When No One Speaks Up

I blurted out with conviction, “I think God should want for me what I want for myself.”

Not a single woman in that car corrected me.

No rebuke. No gentle pushback. Not even a raised eyebrow.

When No One Speaks Up: Why Older Women Must Learn to Correct in Love

I remember sitting in a car with a group of professing Christian women early in my walk with the Lord. I was a new believer—zealous, passionate, and completely green. Full of boldness, but with no wisdom. Excited about God, but still shaped by the thinking of the world. And I blurted out with conviction, “I think God should want for me what I want for myself.”

Not a single woman in that car corrected me.

No rebuke. No gentle pushback. Not even a raised eyebrow.

They just nodded, or smiled, or sat in silence. And that silence spoke volumes. It said: “You’re fine. What you said is fine. There’s nothing wrong here.”

But oh, how wrong I was.

 


Why Don’t We Speak Up?

 

That moment comes to mind often—not because I’m still embarrassed by what I said (praise God for growth!), but because I still wonder: why didn’t any of those older women say something?

Now that I’m an older woman myself, I think I know.

Correction is uncomfortable.

 

We don’t want to seem rude.
We don’t want to offend.
We don’t want to be “that woman” who’s always pointing out what’s wrong.
We don’t want to lose the friendship or seem too intense.

So we stay quiet.
We smile and nod.


We pray privately that “God would show her,” all the while missing the fact that God put us there to be the one who shows her.

 


Real Love Confronts

 

If we’re going to take Titus 2 seriously, then we must take our duty to teach what is good seriously. And teaching what is good includes lovingly correcting what is not.

 

The Titus 2 woman is called to train younger women—not just befriend them, not just sympathize with them, not just laugh with them over coffee—but train them. That means correction is part of the job.

 

We are not truly loving women if we watch them walk in error and stay silent.

 

Proverbs 27:6 says,
“Faithful are the wounds of a friend, but the kisses of an enemy are deceitful.”

 

The world wants to give each other kisses—flattery, silence, approval—but the older Christian woman must be faithful enough to give a wound when necessary. And that wound, when it comes from the Word of God and the Spirit of God, will heal far more than it hurts.

 


What Holds Us Back?

 

Let’s just name the roadblocks that keep us from speaking up:

 

1. Fear of conflict.
We’ve been trained to keep the peace at all costs. But peacemaking in Scripture doesn’t mean silence—it means truth spoken in love.

 

2. Lack of confidence in Scripture.
Sometimes we don’t speak up because we aren’t sure what to say. We haven’t studied the Word deeply enough to be ready. That’s a discipleship problem—and it’s fixable. Open your Bible. Know your sword.

 

3. Over-identifying with the sinner.
We remember how messy we were, so we think, “Who am I to say anything?” But you’re not correcting from your authority. You’re pointing to God’s.

 

4. Fear of being disliked.
Let’s be honest—we like being liked. Correction feels risky. But obedience to God is far more important than being liked by man.

 


Let Love Fuel Your Boldness

 

Here’s what I’ve learned: the older woman who corrects in love is not a nag—she’s a gift.
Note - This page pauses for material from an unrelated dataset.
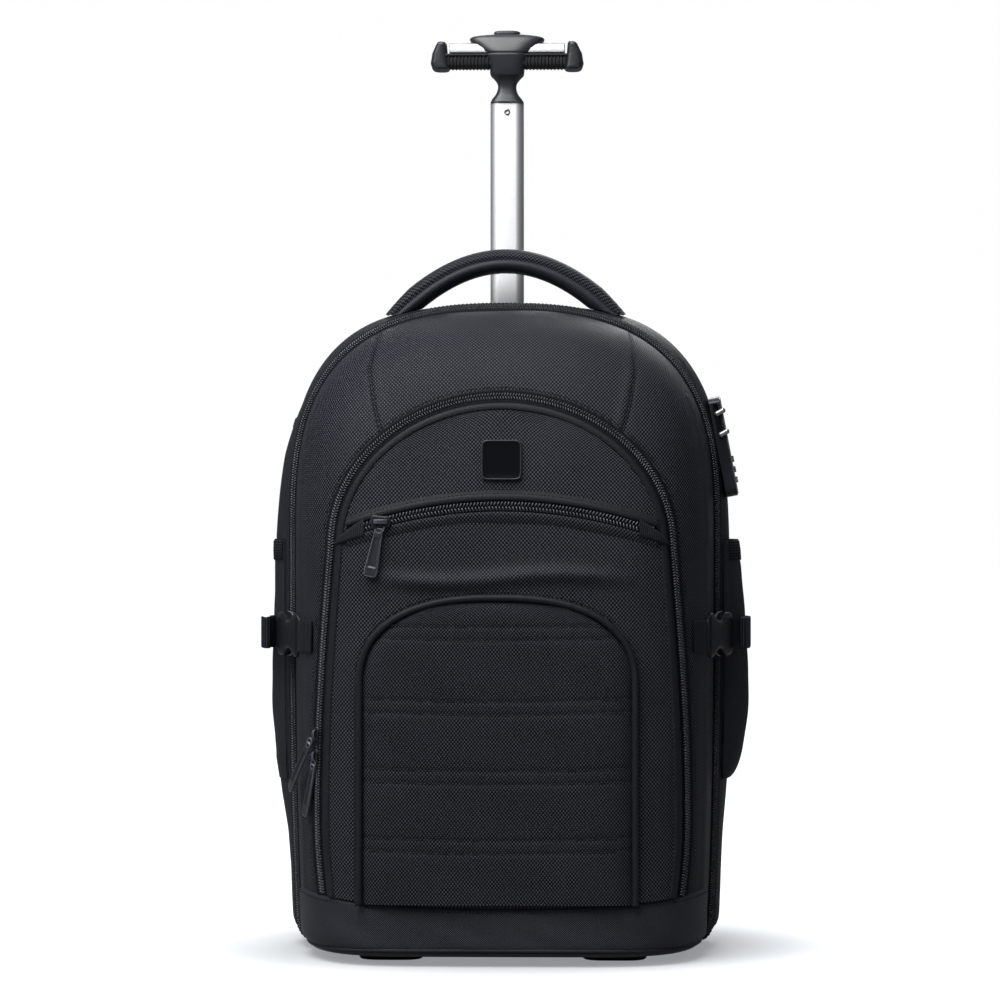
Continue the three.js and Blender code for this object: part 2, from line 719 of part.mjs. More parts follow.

And the younger woman might bristle in the moment. She might cry. She might pull back. But if you do it right—humbly, biblically, prayerfully—she will thank you one day. Because the Word of God does not return void, and the wounds of a righteous woman are tools of the Holy Spirit in the life of another soul.

It may be hard. It may cost you. But it is necessary.

 


So, What Can We Do?

 

Let’s resolve to be the kind of women who are:

  • Rooted in the Word so we speak truth with confidence

  • Led by the Spirit so we speak with grace and not pride

  • Motivated by love so we speak with tears, not superiority

  • Committed to obedience so we speak, even when it’s hard

 

We don’t need to chase every error. We’re not the holiness police. But we are called to disciple. And discipleship includes correction.

The next time a younger woman says something dangerous or unbiblical, don’t sit silently like those women did in that car with me years ago.

Speak up.

Speak life.

Speak Scripture.

Speak the truth in love, because your words could be the very means God uses to set her feet back on the narrow path.

 


Scripture to Meditate On:

Galatians 6:1 — “Brothers, if anyone is caught in any transgression, you who are spiritual should restore him in a spirit of gentleness.”

Titus 2:3-5 — “The older women likewise, that they be reverent in behavior… teachers of good things— that they admonish the young women…”

2 Timothy 3:16 — “All Scripture is given by inspiration of God, and is profitable for doctrine, for reproof, for correction, for instruction in righteousness.”

 



Let’s not be afraid to correct—because our silence may cost more than we know.

Let’s be faithful Titus 2 women, training others with truth and love.